I estimate that there are on the order of 10,000 published events, and a mean of 2-3 events per publication.
For my immediate use of the database, it is very important for the database to be as complete as possible--I'm not looking for a sort of statistically representative sample. The literature itself is quite incomplete of course, but we're limited to what exists for now.
Starting with the first step of collating publications, what tools would one use? I have access to most journals through various university affiliations. Are there particular APIs? Web scraping tools? LLMs?
Thanks! One option that shouldn't be overlooked: get a temporary subscription to an OpenAI model that allows you to run what they originally called "deep research" (nowadays called "Extended Pro" mode.) This isn't available on the freebie chat page, it will require at least a $20/month subscription (and maybe more, not sure.) Then, basically paste your post into the prompt and let it crunch.

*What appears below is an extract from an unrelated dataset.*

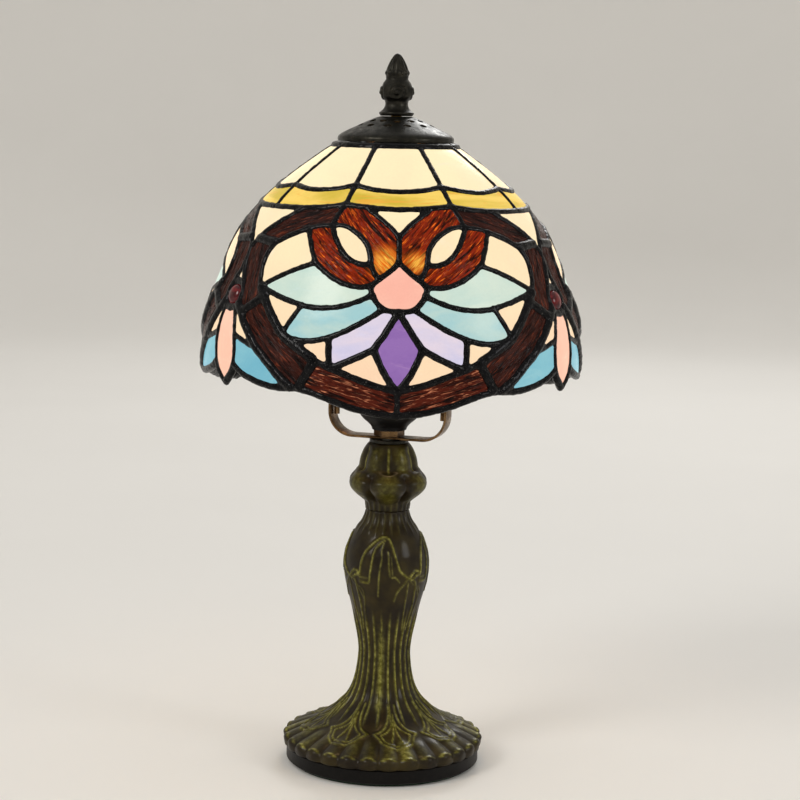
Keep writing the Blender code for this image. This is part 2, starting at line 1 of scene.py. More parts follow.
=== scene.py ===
import math

import bmesh
import bpy
import numpy as np
from mathutils import Matrix, Vector, noise


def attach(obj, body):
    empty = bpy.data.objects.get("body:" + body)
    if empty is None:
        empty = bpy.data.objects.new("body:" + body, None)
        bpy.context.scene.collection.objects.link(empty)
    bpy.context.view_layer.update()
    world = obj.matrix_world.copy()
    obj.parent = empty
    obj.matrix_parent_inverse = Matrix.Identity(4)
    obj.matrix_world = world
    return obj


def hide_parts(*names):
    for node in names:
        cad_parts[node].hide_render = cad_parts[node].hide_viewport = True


# Lengths in the tables below are millimetres. Angles are degrees from the front (-Y) towards +X.
MM = 0.001
SECTORS = (0.0, 120.0, 240.0)      # the shade's pattern comes three times
GLASS_THICK = 2.0
LEAD_RADIUS = 1.95                 # of the round cames, which stand proud on both sides of the glass
LEAD_WIDTHS = (                    # broader cames round the ring and at both edges
    (("in_3", "in_4", "in_5", "out_5", "out_6", "out_7", "split"), 3.0),
    (("crown",), 2.9), (("in_", "out_", "gem", "lilac", "rim", "foot", "band"), 2.2),
)
JEWEL_RADIUS, JEWEL_HEIGHT, JEWEL_FLAT = 5.4, 261.8, 0.56
JEWEL_RINGS = ((6.5, 1.5), (8.2, 1.6))     # of wire round each jewel: reach and radius
LUMP_RADIUS, LUMP_FLAT = 2.4, 0.78         # of the solder where lines meet
SKIN_VOXEL = 0.62                  # how finely cames and solder are run together
BULB_CENTRE = (0.0, 0.0, 0.287)

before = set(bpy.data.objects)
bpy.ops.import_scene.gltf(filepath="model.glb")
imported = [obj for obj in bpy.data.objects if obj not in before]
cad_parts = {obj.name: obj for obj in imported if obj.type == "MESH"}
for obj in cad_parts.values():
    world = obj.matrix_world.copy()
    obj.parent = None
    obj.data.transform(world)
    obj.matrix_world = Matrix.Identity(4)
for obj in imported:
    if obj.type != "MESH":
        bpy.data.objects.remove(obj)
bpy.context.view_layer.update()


# ---------------------------------------------------------------- lines and the dome

def smooth_line(points, steps=8):
    """Points along a smooth line through the given ones."""
    given = [Vector(p) for p in points]
    ends = [2 * given[0] - given[1]] + given + [2 * given[-1] - given[-2]]
    line = []
    for a, b, c, d in zip(ends, ends[1:], ends[2:], ends[3:]):
        for i in range(steps):
            t = i / steps
            line.append(0.5 * (2 * b + (c - a) * t + (2 * a - 5 * b + 4 * c - d) * t * t
                               + (3 * b - a - 3 * c + d) * t * t * t))
    return line + [given[-1]]


class Profile:
    """A turned outline, read from the top down by height or by the distance along it."""

    def __init__(self, points):
        line = smooth_line(points, 12)
        self.radius = np.array([p[0] for p in line])
        self.height = np.array([p[1] for p in line])
        gaps = np.hypot(np.diff(self.radius), np.diff(self.height))
        self.along = np.concatenate([[0.0], np.cumsum(gaps)])

    def along_at(self, height):
        return np.interp(height, self.height[::-1], self.along[::-1])

    def radius_at(self, along):
        return np.interp(along, self.along, self.radius)

    def height_at(self, along):
        return np.interp(along, self.along, self.height)

    def out_at(self, along):
        """The outward direction (radial, upward) of the outline there."""
        step = 0.4
        dr = self.radius_at(along + step) - self.radius_at(along - step)
        dz = self.height_at(along + step) - self.height_at(along - step)
        size = np.hypot(dr, dz)
        return -dz / size, dr / size

    def place(self, angle, along, out=0.0):
        """A point in metres on the turned surface, moved outwards by out."""
        turn = math.radians(angle)
        across, up = self.out_at(along)
        radius = (self.radius_at(along) + out * across) * MM
        height = (self.height_at(along) + out * up) * MM
        return Vector((radius * math.sin(turn), -radius * math.cos(turn), height))

    def outward(self, angle, along):
        turn = math.radians(angle)
        across, up = self.out_at(along)
        return Vector((across * math.sin(turn), -across * math.cos(turn), up))


DOME = Profile([(28.5, 339.8), (35, 336.8), (43, 331.2), (52, 324.6), (59.5, 318.4), (66.5, 312.2),
                (72.3, 305.8), (77.4, 299.6), (82, 293), (86.6, 284), (91.2, 272), (95, 262.5),
                (98, 253.5), (100, 243), (100.7, 232), (100.7, 221), (99.8, 212), (98.6, 204)])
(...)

It will take up to 30 minutes or so, and will often give you a reasonably comprehensive report in which most of the references actually exist. It is absolutely a better-Google-than-Google class of resource. I'll do that and see if it comes up with anything meaningful, and also try it on Gemini 3.1. For a query like this I wouldn't expect it to return a list of thousands of individual reports, but it might give you some good leads that you can follow up with your existing journal access. Edit: GPT results: https://chatgpt.com/share/699df5db-b3d4-800b-b737-224319593e... Gemini 3.1 Pro results: https://gemini.google.com/share/bd22eb43c13b Thanks. I've got an OpenAI subscription and tried this in the past, and got a handful of results, but nothing comprehensive. Perhaps it is better now, or I could change the way I ask. No prob, see if there's anything useful in any of the links I added to the post. I'm always interested in good benchmarks and test cases, as I usually don't have enough of my own to justify my expensive pro subscriptions. (I did not review them myself as I don't know what I'm looking at.)